== Supplied material

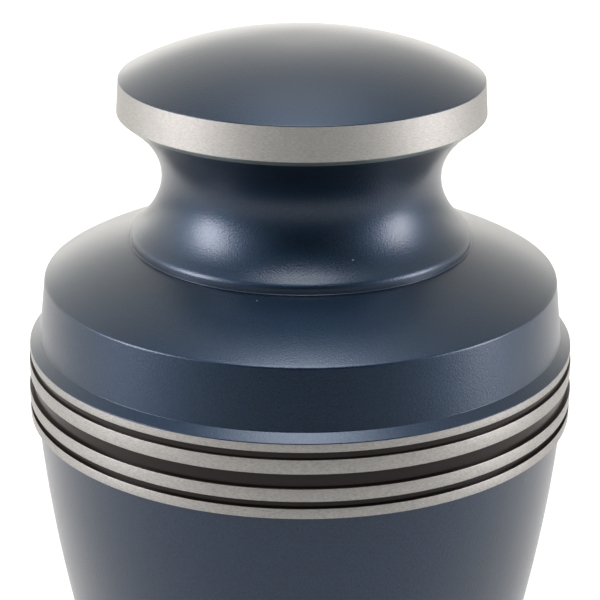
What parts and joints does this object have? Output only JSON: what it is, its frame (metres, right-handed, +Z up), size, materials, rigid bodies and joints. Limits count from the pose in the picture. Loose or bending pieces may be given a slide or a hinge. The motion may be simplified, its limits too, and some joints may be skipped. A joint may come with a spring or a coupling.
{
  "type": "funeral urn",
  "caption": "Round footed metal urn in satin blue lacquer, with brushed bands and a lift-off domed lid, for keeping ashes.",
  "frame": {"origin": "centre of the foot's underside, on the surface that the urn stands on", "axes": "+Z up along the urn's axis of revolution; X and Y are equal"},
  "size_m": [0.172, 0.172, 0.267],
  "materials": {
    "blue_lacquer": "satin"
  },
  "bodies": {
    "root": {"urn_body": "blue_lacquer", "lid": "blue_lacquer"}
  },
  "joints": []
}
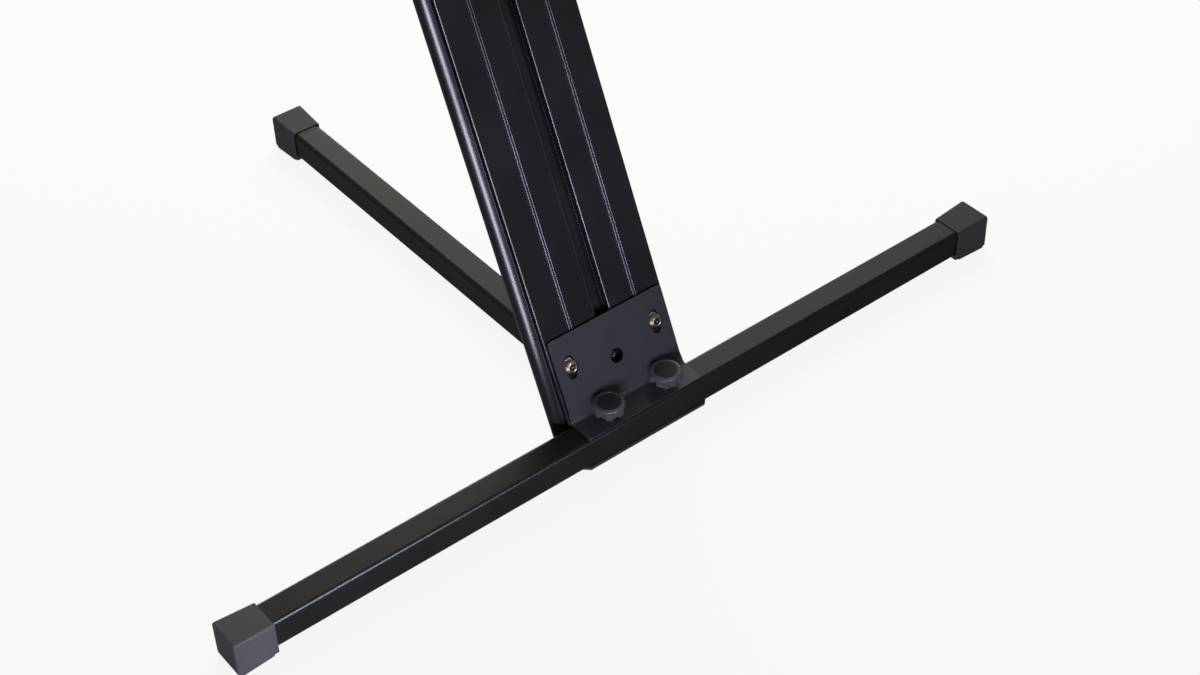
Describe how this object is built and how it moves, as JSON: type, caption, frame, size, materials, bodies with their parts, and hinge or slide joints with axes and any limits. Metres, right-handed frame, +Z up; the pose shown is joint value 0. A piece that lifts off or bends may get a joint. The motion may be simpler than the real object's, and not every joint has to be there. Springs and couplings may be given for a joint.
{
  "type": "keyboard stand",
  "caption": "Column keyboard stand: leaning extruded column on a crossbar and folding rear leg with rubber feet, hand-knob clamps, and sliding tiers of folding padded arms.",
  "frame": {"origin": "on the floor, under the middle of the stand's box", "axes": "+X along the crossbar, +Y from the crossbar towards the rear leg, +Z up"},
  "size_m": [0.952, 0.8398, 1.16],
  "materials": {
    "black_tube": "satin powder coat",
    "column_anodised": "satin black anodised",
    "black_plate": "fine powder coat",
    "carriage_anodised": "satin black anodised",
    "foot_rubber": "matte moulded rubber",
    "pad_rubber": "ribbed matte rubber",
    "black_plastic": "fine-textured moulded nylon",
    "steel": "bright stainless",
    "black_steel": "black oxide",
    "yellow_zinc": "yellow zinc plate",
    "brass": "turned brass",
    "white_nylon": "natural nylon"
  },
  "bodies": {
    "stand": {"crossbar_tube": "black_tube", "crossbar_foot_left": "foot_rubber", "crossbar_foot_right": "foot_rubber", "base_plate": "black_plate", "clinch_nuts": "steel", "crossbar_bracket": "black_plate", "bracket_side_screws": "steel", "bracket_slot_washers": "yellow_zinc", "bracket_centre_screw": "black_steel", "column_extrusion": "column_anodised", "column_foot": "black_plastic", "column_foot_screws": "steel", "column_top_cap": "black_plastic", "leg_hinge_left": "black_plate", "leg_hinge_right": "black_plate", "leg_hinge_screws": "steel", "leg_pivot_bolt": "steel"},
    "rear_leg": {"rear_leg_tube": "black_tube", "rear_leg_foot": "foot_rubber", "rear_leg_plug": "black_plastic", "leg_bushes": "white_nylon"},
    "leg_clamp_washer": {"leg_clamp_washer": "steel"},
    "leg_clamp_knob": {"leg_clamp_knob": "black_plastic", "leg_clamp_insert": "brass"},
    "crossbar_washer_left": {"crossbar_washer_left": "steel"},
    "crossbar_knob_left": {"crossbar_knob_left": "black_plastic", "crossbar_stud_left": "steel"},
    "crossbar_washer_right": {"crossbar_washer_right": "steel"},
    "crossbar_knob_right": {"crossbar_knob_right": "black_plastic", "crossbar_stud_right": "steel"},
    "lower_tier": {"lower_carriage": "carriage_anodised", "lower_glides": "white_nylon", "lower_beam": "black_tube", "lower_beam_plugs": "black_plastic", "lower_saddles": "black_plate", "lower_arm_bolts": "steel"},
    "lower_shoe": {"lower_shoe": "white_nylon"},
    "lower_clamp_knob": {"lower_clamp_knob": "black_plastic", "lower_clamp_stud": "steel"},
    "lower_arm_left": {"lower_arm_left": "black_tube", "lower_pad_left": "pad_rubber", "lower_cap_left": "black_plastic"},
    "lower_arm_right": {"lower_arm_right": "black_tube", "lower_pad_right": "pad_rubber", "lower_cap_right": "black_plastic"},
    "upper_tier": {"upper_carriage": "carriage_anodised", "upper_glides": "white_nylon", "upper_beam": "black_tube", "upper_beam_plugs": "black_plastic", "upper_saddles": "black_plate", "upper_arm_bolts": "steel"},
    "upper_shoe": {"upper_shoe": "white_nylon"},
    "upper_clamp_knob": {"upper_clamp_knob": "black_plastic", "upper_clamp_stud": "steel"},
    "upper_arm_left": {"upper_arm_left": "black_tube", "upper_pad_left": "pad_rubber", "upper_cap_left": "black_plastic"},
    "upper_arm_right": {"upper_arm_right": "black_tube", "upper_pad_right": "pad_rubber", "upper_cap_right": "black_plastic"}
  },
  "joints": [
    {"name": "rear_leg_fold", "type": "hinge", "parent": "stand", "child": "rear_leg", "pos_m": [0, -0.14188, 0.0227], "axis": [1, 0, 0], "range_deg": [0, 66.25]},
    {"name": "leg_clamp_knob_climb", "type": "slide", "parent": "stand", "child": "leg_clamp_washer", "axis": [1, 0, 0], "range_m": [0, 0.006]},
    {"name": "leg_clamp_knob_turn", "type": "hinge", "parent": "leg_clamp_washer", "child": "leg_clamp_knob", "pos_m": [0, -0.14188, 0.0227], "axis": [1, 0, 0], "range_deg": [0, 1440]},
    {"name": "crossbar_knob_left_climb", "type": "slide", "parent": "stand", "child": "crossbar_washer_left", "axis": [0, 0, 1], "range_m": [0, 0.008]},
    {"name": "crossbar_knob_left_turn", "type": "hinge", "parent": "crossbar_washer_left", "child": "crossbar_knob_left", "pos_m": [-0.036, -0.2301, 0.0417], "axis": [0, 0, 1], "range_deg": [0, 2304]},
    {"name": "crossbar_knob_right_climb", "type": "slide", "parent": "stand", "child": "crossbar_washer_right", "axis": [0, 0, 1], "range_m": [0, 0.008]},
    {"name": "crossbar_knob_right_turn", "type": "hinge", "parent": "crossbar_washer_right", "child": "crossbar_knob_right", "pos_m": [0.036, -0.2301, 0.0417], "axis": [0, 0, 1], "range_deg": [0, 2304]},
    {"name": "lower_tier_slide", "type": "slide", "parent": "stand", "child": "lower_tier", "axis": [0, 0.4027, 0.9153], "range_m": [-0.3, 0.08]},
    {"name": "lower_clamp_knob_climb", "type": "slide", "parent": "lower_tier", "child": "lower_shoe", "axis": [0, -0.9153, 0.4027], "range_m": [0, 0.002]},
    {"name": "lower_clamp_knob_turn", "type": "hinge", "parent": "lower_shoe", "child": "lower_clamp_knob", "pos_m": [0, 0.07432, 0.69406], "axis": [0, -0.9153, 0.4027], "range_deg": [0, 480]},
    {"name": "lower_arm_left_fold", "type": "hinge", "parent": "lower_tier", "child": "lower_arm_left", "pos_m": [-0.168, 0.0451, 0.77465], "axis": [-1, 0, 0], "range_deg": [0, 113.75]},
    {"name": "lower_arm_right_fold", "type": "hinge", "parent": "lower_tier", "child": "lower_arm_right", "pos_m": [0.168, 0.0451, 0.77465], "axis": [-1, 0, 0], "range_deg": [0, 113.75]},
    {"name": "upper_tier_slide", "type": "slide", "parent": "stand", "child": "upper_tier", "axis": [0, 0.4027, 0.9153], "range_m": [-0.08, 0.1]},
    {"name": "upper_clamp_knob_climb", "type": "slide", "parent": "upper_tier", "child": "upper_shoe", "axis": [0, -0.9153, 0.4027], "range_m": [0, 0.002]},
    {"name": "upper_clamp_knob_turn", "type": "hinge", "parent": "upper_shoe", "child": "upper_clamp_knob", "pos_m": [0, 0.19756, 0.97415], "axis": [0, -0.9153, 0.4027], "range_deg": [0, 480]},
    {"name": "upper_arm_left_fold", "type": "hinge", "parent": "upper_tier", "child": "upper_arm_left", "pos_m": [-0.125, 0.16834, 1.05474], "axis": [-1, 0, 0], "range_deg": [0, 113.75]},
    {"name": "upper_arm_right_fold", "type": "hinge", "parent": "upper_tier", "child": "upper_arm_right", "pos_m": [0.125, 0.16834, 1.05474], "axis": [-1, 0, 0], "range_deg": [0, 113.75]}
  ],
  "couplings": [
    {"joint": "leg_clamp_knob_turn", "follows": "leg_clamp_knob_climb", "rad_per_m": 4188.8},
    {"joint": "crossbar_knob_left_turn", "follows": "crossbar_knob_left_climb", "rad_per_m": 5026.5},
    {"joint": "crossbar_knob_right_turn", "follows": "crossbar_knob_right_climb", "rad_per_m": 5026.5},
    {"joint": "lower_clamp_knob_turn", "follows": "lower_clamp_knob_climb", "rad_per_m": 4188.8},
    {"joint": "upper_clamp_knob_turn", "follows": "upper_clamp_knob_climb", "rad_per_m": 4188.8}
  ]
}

====

Only the number is wanted: how many lines of these entries contain the string "with"?

4